Let’s say the skeptics are right. Texas is, once again, Texas. Single-digit wins. A fourth-straight loss to Oklahoma. A clueless coaching staff and a sinkhole at quarterback. That would make it a full cycle of players through the system without substantial improvement. It would mean, at the very least, another staff overhaul. Does Texas stick with Mack for another cycle, or do both sides decide it is time to gracefully move in a different direction?

Texas could also hit the point between those scenario, a not-quite-convincing 10-3. In that case, we return to this exact spot in 2014. Change is needed. It should be soon.

Who would Texas want to hire? We don’t have the Deloss doomsday list, but we can presume a few things about Texas’ priorities. They will want a sure thing, someone who can get the team competing immediately. They will want someone who can handle the spotlight. They will want someone who makes a fat guy cannon-ball type splash in state to regain the initiative. Money is not a limiting factor. They could hire the first $10 million college football coach without an issue.

Maybe this is the job Chris Petersen wants to be talked into taking. We’re doubtful. Even if he does, he may not be Texas’ first phone call. Being a great coach is only part of the job. Do you trust a guy who actively avoided the limelight to stay in Boise to handle being the most famous person (or 2nd?) in a huge state? Does unearthing and fostering talent translate into recruiting the nation’s top players to come play there? That’s not to say Petersen would be doomed. But it’s not the no-brainer hire at Texas that it would have been at, say, UCLA.

James Franklin could be the hottest coaching commodity in the country next winter. He could also, if Vanderbilt slips a bit in 2013, be Dan Mullen. Franklin would fire people up, possibly a bit too much for an aristocratic place like Texas. A little closer to home? Art Briles seems like a natural fit. Maybe Mike Gundy. We suspect Todd Graham may have family in Austin. Which one of those names scares the crap out of A&M, the Big 12, everyone?

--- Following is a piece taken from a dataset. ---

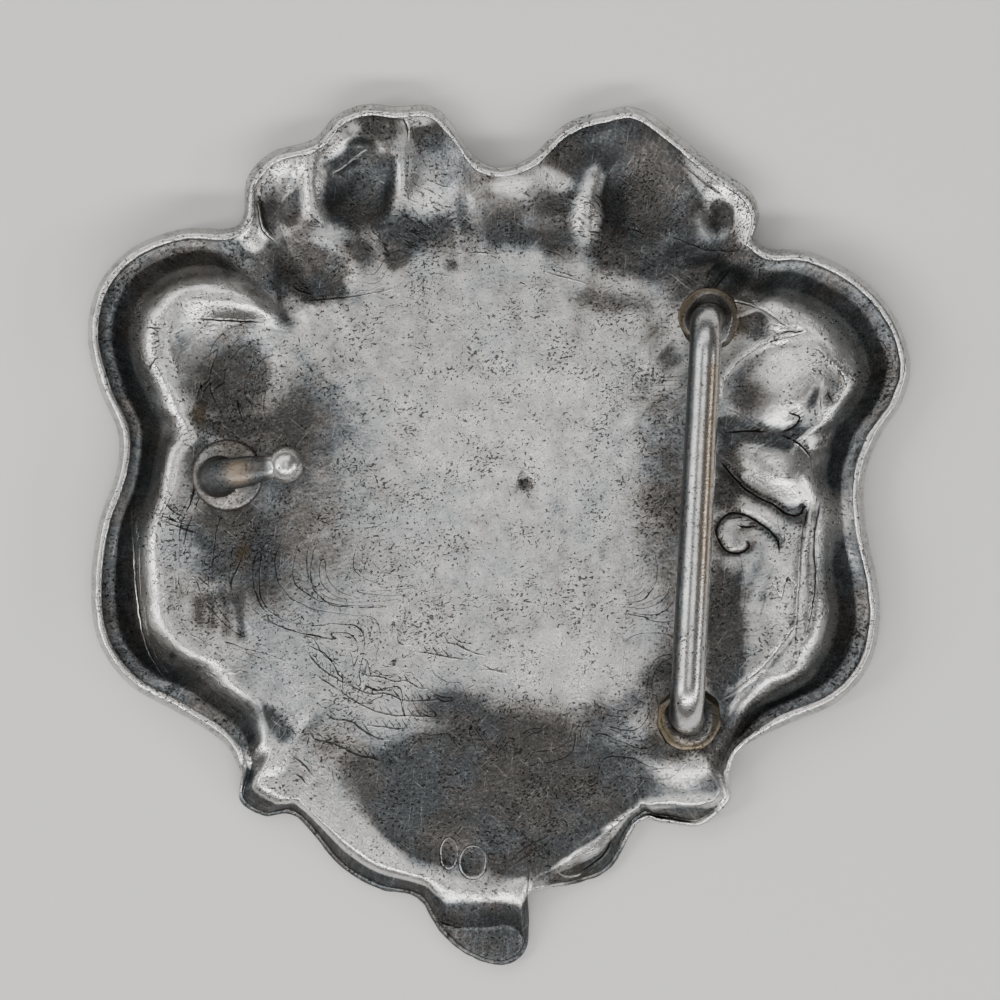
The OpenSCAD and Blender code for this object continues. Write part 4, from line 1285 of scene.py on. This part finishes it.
# %% The hook's rough foot, its tarnish and its yellow patch
ROUGH_TOP = 0.6
ROUGH_FADE = 0.8
ROUGH_LUMP = 0.06
ROUGH_LUMP_SIZE = 0.5
ROUGH_FROM = 0.2
HOOK_SEED = 5.0
HOOK_TARNISH = 0.78
FOOT_SHINE = 0.1
KNOB_SHINE = 0.7
KNOB_FROM = 3.4
FOOT_STAIN = 0.35
PATCH_AT = 1.1
PATCH_TOP = 5.0
PATCH_FADE = 0.8
PATCH_BRASS = 0.8
hook_height = hook_points[:, 2] - hook_low[2]
rough_foot = 1 - ease((hook_height - ROUGH_TOP) / ROUGH_FADE)
rough = rough_foot * (hook_height > ROUGH_FROM)
hook_points[:, 2] += ROUGH_LUMP * rough * lumps(hook_points, ROUGH_LUMP_SIZE, HOOK_SEED)
hook_u = (hook_points - hook_centre) @ hook_way
yellow = PATCH_BRASS * np.exp(-((hook_u - PATCH_AT) ** 2)) * ease((hook_height - PATCH_TOP) / PATCH_FADE)
hook = mesh_piece("hook_stud", hook_points, closed_faces(len(hook_rings), HOOK_SIDES), {
    "darkness": np.clip(HOOK_TARNISH - FOOT_SHINE * rough_foot - KNOB_SHINE * ease(hook_u - KNOB_FROM), 0, 1),
    "stain": np.clip(FOOT_STAIN * rough_foot, 0, 1),
    "brass": yellow,
})
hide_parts("hook")

# %% [markdown]
# ## The finish
# Old silver is two things at once: bright metal where it is rubbed and a dark film where it is not. One
# shader can be both. A fine noise is compared with the number of the mesh that holds the tarnish together
# with the painted highlights and painted shade, so a low number leaves a few dark specks and a high one
# leaves a few bright ones. The film is duller than the metal. The bumps are stacked from the finest grain to
# the pits and the drawn lines.

# %% Helpers for node materials


def add(tree, kind, inputs=None, **settings):
    """Adds a node. A socket given as an input is linked, and any other value is set."""
    made = tree.nodes.new("ShaderNode" + kind)
    for key, value in settings.items():
        setattr(made, key, value)
    for key, value in (inputs or {}).items():
        if isinstance(value, bpy.types.NodeSocket):
            tree.links.new(value, made.inputs[key])
        else:
            made.inputs[key].default_value = value
    return made


def calc(tree, operation, a, b=0.0, clamp=False):
    return add(tree, "Math", {0: a, 1: b}, operation=operation, use_clamp=clamp).outputs[0]


def plus(tree, a, b):
    return calc(tree, "ADD", a, b)


def minus(tree, a, b):
    return calc(tree, "SUBTRACT", a, b)


def times(tree, a, b):
    return calc(tree, "MULTIPLY", a, b)


def remap(tree, value, low, high, to_low=0.0, to_high=1.0, smooth=False):
    return add(tree, "MapRange", {0: value, 1: low, 2: high, 3: to_low, 4: to_high},
               interpolation_type="SMOOTHSTEP" if smooth else "LINEAR").outputs[0]


def scaled(tree, vector, by):
    return add(tree, "VectorMath", {0: vector, 3: by}, operation="SCALE").outputs[0]


def moved(tree, vector, by):
    return add(tree, "VectorMath", {0: vector, 1: by}, operation="ADD").outputs[0]


def blend_colour(tree, share, a, b):
    return add(tree, "Mix", {0: share, 6: a, 7: b}, data_type="RGBA").outputs[2]


def read(tree, name):
    return add(tree, "Attribute", attribute_name=name).outputs["Fac"]


# %% Tones of the finish
BRIGHT = (0.87, 0.855, 0.83, 1)
COOL_HAZE = (0.5, 0.525, 0.54, 1)
WARM_HAZE = (0.5, 0.475, 0.45, 1)
WARM_FILM = (0.098, 0.093, 0.089, 1)
COOL_FILM = (0.087, 0.092, 0.096, 1)
DIRT = (0.03, 0.026, 0.022, 1)
BROWN = (0.1, 0.08, 0.052, 1)
SOLDER_BROWN = (0.165, 0.135, 0.09, 1)
BRASS = (0.41, 0.33, 0.245, 1)

# %% Noises of the finish
# Noises that run the same way everywhere: scale per mm, detail and roughness
NOISES = {
    "clouds": (0.16, 5.0, 0.62),
    "patches": (0.6, 6.0, 0.7),
    "specks": (4.5, 2.0, 0.6),
    "grit": (10.0, 2.0, 0.7),
    "pits": (4.2, 1.0, 0.5),
    "crowd": (0.25, 3.0, 0.6),
    "brush": (2.6, 3.0, 0.7),
    "fold": (1.0, 1.0, 0.4),
    "waver": (0.8, 2.0, 0.6),
    "wobble": (0.7, 2.0, 0.6),
}
# Stretched ones: turn in degrees, stretch along and across, then scale, detail and roughness
STROKES = {
    "strokes": (12, 0.9, 3.0, 1.5, 3.0, 0.7),
    "hairs": (-38, 0.22, 6.0, 1.6, 2.0, 0.5),
    "cuts": (20, 0.9, 3.4, 2.3, 2.0, 0.6),
    "scuffs": (-28, 0.55, 2.4, 1.7, 3.0, 0.65),
    "scratches to the right": (-38, 0.2, 5.2, 1.7, 1.0, 0.5),
    "scratches to the left": (52, 0.2, 5.2, 1.7, 1.0, 0.5),
    "scratches upwards": (84, 0.2, 5.2, 1.7, 1.0, 0.5),
}
SCRATCH_FIELDS = ("scratches to the right", "scratches to the left", "scratches upwards")
DRIFT_SCALE = 0.3
DRIFT_DETAIL = 2.0
DRIFT = 1.6


def noise_of(tree, place, name):
    """One of the even noises at a place in mm."""
    scale, detail, roughness = NOISES[name]
    return add(tree, "TexNoise", {
        "Vector": place, "Scale": scale, "Detail": detail, "Roughness": roughness}).outputs[0]


def strokes_of(tree, place, name):
    """One of the stretched noises at a place in mm."""
    turn, stretch_along, stretch_across, scale, detail, roughness = STROKES[name]
    way = add(tree, "Mapping", {
        "Vector": place, "Rotation": (0, 0, math.radians(turn)),
        "Scale": (1 / stretch_along, 1 / stretch_across, 1)}, vector_type="TEXTURE").outputs[0]
    return add(tree, "TexNoise", {
        "Vector": way, "Scale": scale, "Detail": detail, "Roughness": roughness}).outputs[0]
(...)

Texas can make a run at anyone. They will want a sure thing, who can compete for a national title, recruit at top level, handle the spotlight and immediately reassert their alpha dog status. Why not make a run at Saban?

Would Nick Saban leave Alabama? That’s the trickier question. Saban said he plans to stay at Alabama for the rest of his coaching career. He also said he wasn’t leaving the Dolphins for the Alabama job, right up to the point where he left the Dolphins for the Alabama job. That may be exactly what he’s planning, until something better comes along.

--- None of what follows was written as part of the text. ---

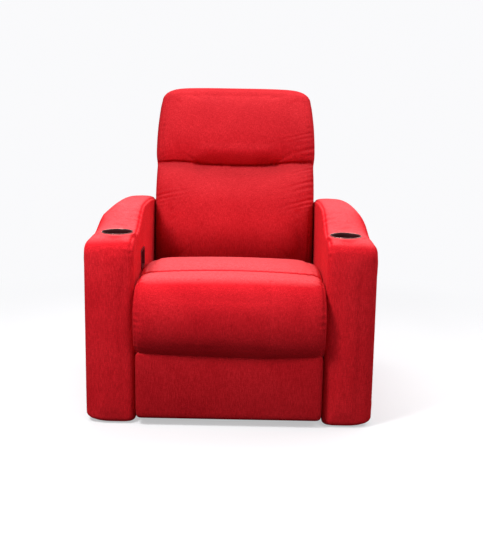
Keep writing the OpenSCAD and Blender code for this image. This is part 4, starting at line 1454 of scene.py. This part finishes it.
@dataclass
class Arm(Cover):
    """Padded arm with a low front for the cup holder and a raised rear."""

    voxel: float = 0.007
    smoothing: int = 1
    cap: float = 0.005
    pressure: float = 2.2
    side: Side = Side.LEFT
    inner: float = 0.300
    outer: float = 0.457
    front: float = -0.3965
    rear: float = 0.343
    foot: float = 0.0030
    foot_r: float = 0.017
    flare: float = 0.005
    slope: Triple = (0.630, 0.028, 0.013)
    front_top: float = 0.6115
    rise: float = 0.060
    fall: float = 0.028
    top_r: float = 0.054
    rear_r: float = 0.066
    inner_r: float = 0.036
    edge_r: float = 0.078
    hump: float = 1.35
    rise_y: float = -0.251822
    crest_y: float = -0.066822
    cup: Pair = (0.360, -0.307822)
    cup_r: float = 0.0447
    cup_depth: float = 0.074
    flange_r: float = 0.0515
    pocket: Pair = (-0.159822, 0.497)
    pocket_size: Triple = (0.0296, 0.0766, 0.0586)
    grip: float = 0.01
    collar_grip: float = 0.004
    collar_deep: float = 0.03
    rim: float = 0.008
    rim_fade: float = 0.045
    seam: Seam = Seam(0.0022, 0.0045, 0.0008, 0.03, 0.026)
    ripple: float = 0.0026
    ripple_pitch: float = 0.034
    ripple_reach: float = 0.02

    def outline(self) -> Outline:
        """Return the side outline, from the front foot round the rear and over the top."""
        o = Outline()
        face, foot, top, hump = 0.38, 0.30, 0.48, self.hump
        r = self.foot_r
        high = self.front_top + self.rise
        o.add(arc((self.front + r, self.foot + r), r, 180, 270, 6), face, foot)
        o.add(arc((self.rear - r, self.foot + r), r, 270, 360, 6), foot, face)
        rear_end = self.rear - self.rear_r
        o.add(arc((rear_end, high - self.fall - self.rear_r), self.rear_r, 0, 84, 9), face, hump)
        run = rear_end - self.crest_y
        o.add([(rear_end - run * t, high - self.fall * (1 - t) ** 2) for t in (i / 9 for i in range(1, 9))],
              hump, hump)
        length = self.crest_y - self.rise_y
        o.add([(self.crest_y - length * t, high - self.rise * (1 - math.cos(math.pi * t)) / 2)
               for t in (i / 16 for i in range(17))], hump, top)
        o.add(arc((self.front + self.top_r, self.front_top - self.top_r), self.top_r, 90, 180, 10), top, face)
        return o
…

Saban isn’t an “Alabama guy.” We’re not saying he’s cold-hearted or without sentiment, at least entirely. But it’s important to recognize him for what he is, fundamentally: a mercenary. Him coming to Tuscaloosa was a business deal. Alabama wanted to be good at football. They came to Saban with a large amount of cash and a promise to get out of his way. Worried he might be tempted to leave again, Alabama offered him an extension and more cash. He’s at Alabama, because it is the best place for him to be, for now.

Can Saban afford to leave Alabama and the SEC? Absolutely. Saban is Alabama and the SEC. SEC dominance has been Florida and Alabama dominance, with cameos from Les Miles in a fluky year and Cam Newton. It has been the Saban show since 2009, as he has won three of the past four BCS titles. He has dominated outside the conference. He has dominated inside the conference. The best competition in college football is where he chooses to bring it.

Why would he leave Alabama? The better question may be what more he can do there? Winning again in 2013 would mean four BCS titles in five years. It won’t get better than that. He would spend the rest of his career grinding to maintain that excellence, in the most intense college football environment in the country, and getting pilloried by spoiled fans when he doesn’t. However many titles he wins, he’s still occupying Bear Bryant’s seat.

Saban resembles a mechanic who has spent the better part of the past decade restoring a classic car from the ground up. It’s perfect. It’s obsessively detailed. Is he content to just do maintenance the rest of his life? Or, is he already, at least on some level, looking on Auto Trader for his next project? Maybe something a bit less tedious than his first one? If he does look elsewhere, he does not have many options.

He’s likely not going back to the NFL. Sure, he might consider it if offered. But, he’s only a god in college. “Nick Saban” means different things in NFL circles. He’s not a young, energetic Chip Kelly. He’s old and he has a track record. He would also need a Belichick/Coughlin level salary to make it worth it. We can see Jerry Jones get that desperate. But it’s more probable he makes a raid for a Kevin Sumlin-type.

Staying in college … He wouldn’t leave for the SEC. Ohio State and Michigan are spoken for. It’s hard to see him fitting in at Notre Dame or USC, or finding either destination a better option than staying put. The only real prospect that can match and possibly expand on what he’s doing at Alabama is Texas.

Funding and decadent facilities? Texas can do that. Autonomy? Texas would be desperate enough to provide that. Salary for himself and assistants? Texas can outbid everyone. Local talent? Saban could recruit a national title team without stepping foot on a plane, if he wanted. Want attention from ESPN? They have a whole freaking network devoted to you. Paul Finebaum is 1,200 miles away and contractually obligated to discuss another conference. The fans care just that little bit less to make it more palatable.

There’s no guarantee Saban would pack up and leave for Texas. But it would make for one hell of a marriage of convenience and be the most exciting college football story of this decade.